Superar a barreira de 1 bilhão de reais em receitas por ano representa um marco admirável dentro do capitalismo nacional. Trata-se de um feito possível apenas para companhias com um sólido progresso nos negócios, eficiência na gestão e acerto nos planejamentos. Na política atual, porém, o caminho para alcançar tal marca é bem mais rápido. Esse pote de ouro foi aberto em 2015, quando o Supremo Tribunal Federal decidiu pelo fim das doações de pessoas jurídicas às campanhas eleitorais. Entre os principais argumentos estavam coibir práticas como o caixa dois, tornar o processo mais transparente, menos corrupto e evitar que a competição fosse desequilibrada pelo peso do dinheiro privado.
Como muitas vezes acontece no Brasil, o que parecia ser um movimento correto e bem-intencionado não erradicou os problemas principais e criou novas distorções. Em 2018, ocorreu o primeiro pleito no país no qual o financiamento dos partidos se fez em quase toda a sua totalidade com dinheiro público, por meio de dois fundos, o eleitoral e o partidário. De lá para cá, esse bolo só vem crescendo e, na prática, transformou o comando de uma legenda num grande negócio. O maior exemplo disso é o Partido Liberal (PL), que cravou um novo recorde em 2024: terá os cofres irrigados por nada menos que 1 bilhão de reais. Sob o comando de Valdemar Costa Neto, e com Jair Bolsonaro como seu grande cabo eleitoral, a sigla usará boa parte dessa verba para multiplicar ainda mais esse capital em eleições futuras. No pleito que acontecerá em outubro, não por acaso a ordem é emplacar o maior número possível de vereadores e prefeitos. Como se sabe, cada um deles ajudará em 2026 a alavancar a candidatura de deputados federais que, uma vez eleitos, serão a base de cálculo para as receitas de cada legenda. É a roda infinita dos bilhões — com o dinheiro do contribuinte.

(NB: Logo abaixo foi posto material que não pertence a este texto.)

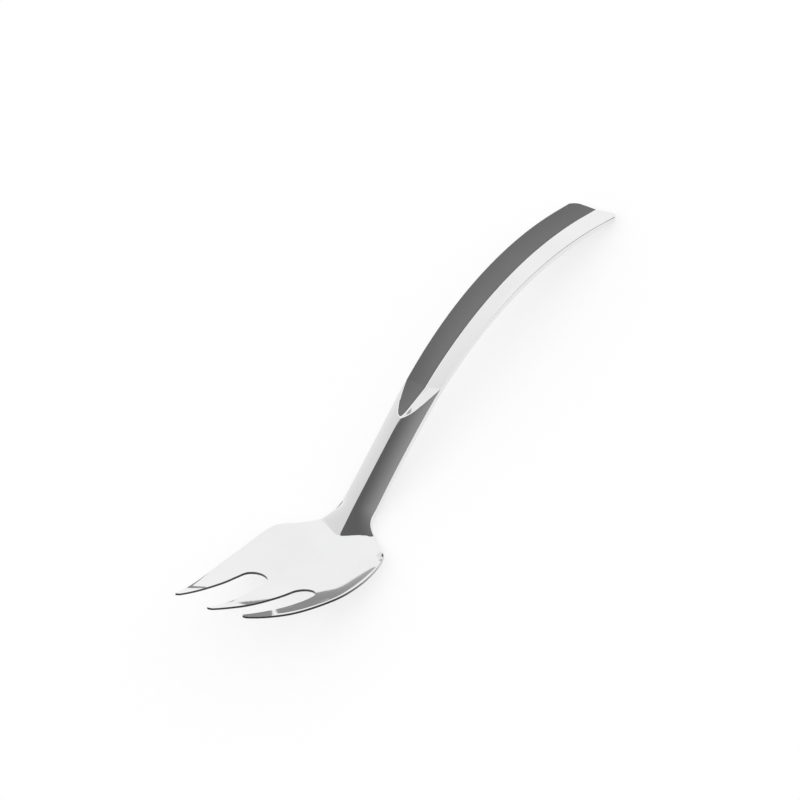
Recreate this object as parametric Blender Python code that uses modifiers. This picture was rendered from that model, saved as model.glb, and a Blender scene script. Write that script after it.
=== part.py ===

A bem da verdade, fora os casos em que os candidatos usam esse dinheiro de forma alternativa, não há nada de ilegal nessa dinâmica. Trata-se do mesmo jogo pragmático que dita hoje os rumos de boa parte das outras legendas. O que se torna questionável é a relação entre tal custo e o emprego do dinheiro público, ao menos nessas cifras tão avassaladoras. Será que o PL e todos os demais partidos não deveriam se financiar de outras maneiras? Estudar e copiar o modelo americano de doações não poderia ser uma solução? Por que não estabelecer uma combinação de dinheiro público e privado, sob pesado escrutínio da imprensa e das autoridades reguladoras? São pontos que deveriam ser debatidos em profundidade, mas que hoje passam ao largo de qualquer discussão. A política brasileira atual se alimenta do discurso fácil de ódio, voltado para a inteligência rarefeita das redes sociais, e de bilhões no seu caixa. Em resumo: pobre de ideias e rica de posses.